My Aunt was love of his life, they were married 60 years. My Aunt had a sixth grade education. Hard to belive. But if alive today she be 96 and she was born a poor town in Northern Ireland. Under NYC law she gets half of husbands income and assets. She married him while he still lived at home and in college!!
Back in those days, women got the house, alimony and child support and 1/2 the assets. You are most likely too young to remember but in the 1960s the USA top Federal income tax bracket was 90 percent. And NYS Income tax 11 percent. My uncle was in top tax bracket.

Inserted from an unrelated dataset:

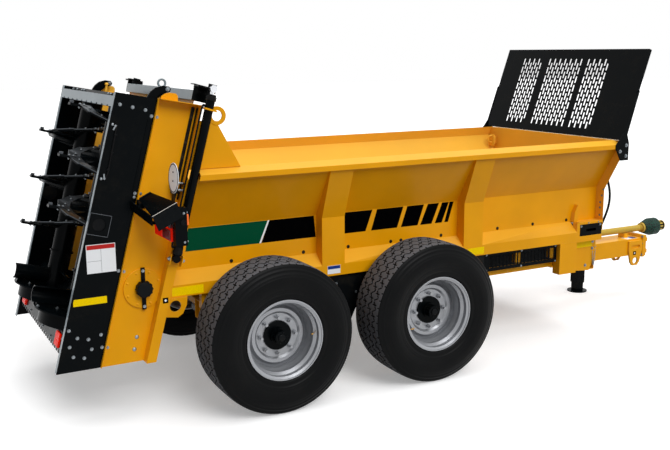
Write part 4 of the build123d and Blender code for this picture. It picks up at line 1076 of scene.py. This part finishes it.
BEATER = REAR @ Matrix.Translation((BEATER_OUT, BEATER_Y, 0))
FLIGHT_THICK = 0.009
FLIGHT_STEPS = 12
FLIGHT_RISE = 0.366 / FLIGHT_STEPS
FLIGHT_SEGMENTS = 30
FLIGHT_START = {1: (0.835, 180), -1: (0.899, 0)}
STEP_TURN = 2 * math.pi / FLIGHT_STEPS
TINE_EVERY = 3
TINE_TOP = 0.014
DISC_TOP = 0.37
KNIFE = ((-0.003, 0.026), (0.003, 0.026), (0.003, 0.054), (-0.003, 0.054))
# (share of a step, radius, lift) at the corners of a wear segment
SEGMENT = ((0.02, 0.206, 0.001), (0.98, 0.206, 0.006), (0.9, 0.296, 0.006), (-0.1, 0.292, 0.001))


def around(angle, radius, height):
    """A place on the left rotor, which the right one mirrors."""
    return (radius * math.cos(angle), radius * math.sin(angle), height)


def along_flight(hand, steps):
    """The angle and the height of the flight after so many steps."""
    start, turn = FLIGHT_START[hand]
    return math.radians(turn) + steps * STEP_TURN, start + steps * FLIGHT_RISE


def draw_segments(shape, hand):
    """Bolted wear segments; each one's leading end lies over the one before."""
    for index in range(FLIGHT_SEGMENTS):
        corners = []
        for share, radius, lift in SEGMENT:
            angle, height = along_flight(hand, index + share)
            corners.append((angle, radius, height + FLIGHT_THICK + lift))
        low, high = (
            [placed(BEATER, around(angle, radius, height + rise), hand)
             for angle, radius, height in corners] for rise in (0.0, 0.006))
        add_solid(shape, low, high)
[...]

She did go back to work for awhile when kids are older. The women and men at work all knew she was very very rich. I recally my Uncle saying she was paing 99 percent tax on her full time $10,000 a year job so taking home only $100 bucks a year. And in divorce my Uncle was entitled to 50% or $50 bucks. Back then Country Clubs were packed on Wednesday as a lot of Lawyers/Doctors only wanted to work 4 days a week as once you hit highest tax bracket why work 5 days.
So Dad worked Monday, Tuesday, Thursday and Friday and Mom stayed home. My brother joined a country club in 1992 on Long Island and Wed was called Family Day still. Mom, Dad, Kids all come.
Economically the 60s were magical, mostly because the rest of the world was still a smoking hole from WWII and we were the only industrial power.
So what if your uncle was abusive and refused divorce (no fault divorce wasn’t a thing). What if he gambled away all their earnings? She would have limited options compared to today.
Honestly, being married to a loving wealthy husband is always the best time to be alive.